-- BEGIN Data for this exercise --

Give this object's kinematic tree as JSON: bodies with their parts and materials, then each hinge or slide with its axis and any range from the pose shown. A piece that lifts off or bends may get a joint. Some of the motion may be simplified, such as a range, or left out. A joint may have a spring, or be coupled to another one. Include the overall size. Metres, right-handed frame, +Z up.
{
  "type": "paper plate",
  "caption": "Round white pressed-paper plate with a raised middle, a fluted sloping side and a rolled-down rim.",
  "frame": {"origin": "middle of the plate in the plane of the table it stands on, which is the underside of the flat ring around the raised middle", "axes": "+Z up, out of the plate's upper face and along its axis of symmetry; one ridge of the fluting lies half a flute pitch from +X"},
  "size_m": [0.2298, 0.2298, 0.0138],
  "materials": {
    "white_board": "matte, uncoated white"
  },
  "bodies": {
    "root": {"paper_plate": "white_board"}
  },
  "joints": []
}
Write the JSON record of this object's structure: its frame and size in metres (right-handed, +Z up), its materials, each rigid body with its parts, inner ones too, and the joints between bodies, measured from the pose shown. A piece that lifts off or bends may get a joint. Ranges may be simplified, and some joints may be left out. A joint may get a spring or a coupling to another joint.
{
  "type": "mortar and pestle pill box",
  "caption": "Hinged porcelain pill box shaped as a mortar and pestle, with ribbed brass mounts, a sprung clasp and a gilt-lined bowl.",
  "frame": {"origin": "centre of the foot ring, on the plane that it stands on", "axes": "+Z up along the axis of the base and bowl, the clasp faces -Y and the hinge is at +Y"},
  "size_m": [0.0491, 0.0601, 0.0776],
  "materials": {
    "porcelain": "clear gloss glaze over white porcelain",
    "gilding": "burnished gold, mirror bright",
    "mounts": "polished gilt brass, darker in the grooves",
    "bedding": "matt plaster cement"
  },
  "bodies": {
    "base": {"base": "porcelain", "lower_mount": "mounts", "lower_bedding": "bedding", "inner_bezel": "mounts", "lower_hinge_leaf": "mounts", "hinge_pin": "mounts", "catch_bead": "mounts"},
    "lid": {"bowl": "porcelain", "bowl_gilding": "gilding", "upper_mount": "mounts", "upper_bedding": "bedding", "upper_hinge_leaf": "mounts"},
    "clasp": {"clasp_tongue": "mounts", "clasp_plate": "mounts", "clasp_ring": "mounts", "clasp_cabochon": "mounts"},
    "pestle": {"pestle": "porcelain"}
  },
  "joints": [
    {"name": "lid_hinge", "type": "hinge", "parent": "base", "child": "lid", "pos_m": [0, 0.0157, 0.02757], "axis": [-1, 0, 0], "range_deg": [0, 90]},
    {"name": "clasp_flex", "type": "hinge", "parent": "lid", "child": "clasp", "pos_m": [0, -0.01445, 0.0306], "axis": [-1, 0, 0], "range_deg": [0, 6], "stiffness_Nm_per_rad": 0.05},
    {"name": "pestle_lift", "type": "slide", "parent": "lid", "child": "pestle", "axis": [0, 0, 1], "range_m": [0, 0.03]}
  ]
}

-- END Data for this exercise --

* _Required task_
Print the entries exactly. Include every one.

* _Correct answer_
Give this object's kinematic tree as JSON: bodies with their parts and materials, then each hinge or slide with its axis and any range from the pose shown. A piece that lifts off or bends may get a joint. Some of the motion may be simplified, such as a range, or left out. A joint may have a spring, or be coupled to another one. Include the overall size. Metres, right-handed frame, +Z up.
{
  "type": "paper plate",
  "caption": "Round white pressed-paper plate with a raised middle, a fluted sloping side and a rolled-down rim.",
  "frame": {"origin": "middle of the plate in the plane of the table it stands on, which is the underside of the flat ring around the raised middle", "axes": "+Z up, out of the plate's upper face and along its axis of symmetry; one ridge of the fluting lies half a flute pitch from +X"},
  "size_m": [0.2298, 0.2298, 0.0138],
  "materials": {
    "white_board": "matte, uncoated white"
  },
  "bodies": {
    "root": {"paper_plate": "white_board"}
  },
  "joints": []
}
Write the JSON record of this object's structure: its frame and size in metres (right-handed, +Z up), its materials, each rigid body with its parts, inner ones too, and the joints between bodies, measured from the pose shown. A piece that lifts off or bends may get a joint. Ranges may be simplified, and some joints may be left out. A joint may get a spring or a coupling to another joint.
{
  "type": "mortar and pestle pill box",
  "caption": "Hinged porcelain pill box shaped as a mortar and pestle, with ribbed brass mounts, a sprung clasp and a gilt-lined bowl.",
  "frame": {"origin": "centre of the foot ring, on the plane that it stands on", "axes": "+Z up along the axis of the base and bowl, the clasp faces -Y and the hinge is at +Y"},
  "size_m": [0.0491, 0.0601, 0.0776],
  "materials": {
    "porcelain": "clear gloss glaze over white porcelain",
    "gilding": "burnished gold, mirror bright",
    "mounts": "polished gilt brass, darker in the grooves",
    "bedding": "matt plaster cement"
  },
  "bodies": {
    "base": {"base": "porcelain", "lower_mount": "mounts", "lower_bedding": "bedding", "inner_bezel": "mounts", "lower_hinge_leaf": "mounts", "hinge_pin": "mounts", "catch_bead": "mounts"},
    "lid": {"bowl": "porcelain", "bowl_gilding": "gilding", "upper_mount": "mounts", "upper_bedding": "bedding", "upper_hinge_leaf": "mounts"},
    "clasp": {"clasp_tongue": "mounts", "clasp_plate": "mounts", "clasp_ring": "mounts", "clasp_cabochon": "mounts"},
    "pestle": {"pestle": "porcelain"}
  },
  "joints": [
    {"name": "lid_hinge", "type": "hinge", "parent": "base", "child": "lid", "pos_m": [0, 0.0157, 0.02757], "axis": [-1, 0, 0], "range_deg": [0, 90]},
    {"name": "clasp_flex", "type": "hinge", "parent": "lid", "child": "clasp", "pos_m": [0, -0.01445, 0.0306], "axis": [-1, 0, 0], "range_deg": [0, 6], "stiffness_Nm_per_rad": 0.05},
    {"name": "pestle_lift", "type": "slide", "parent": "lid", "child": "pestle", "axis": [0, 0, 1], "range_m": [0, 0.03]}
  ]
}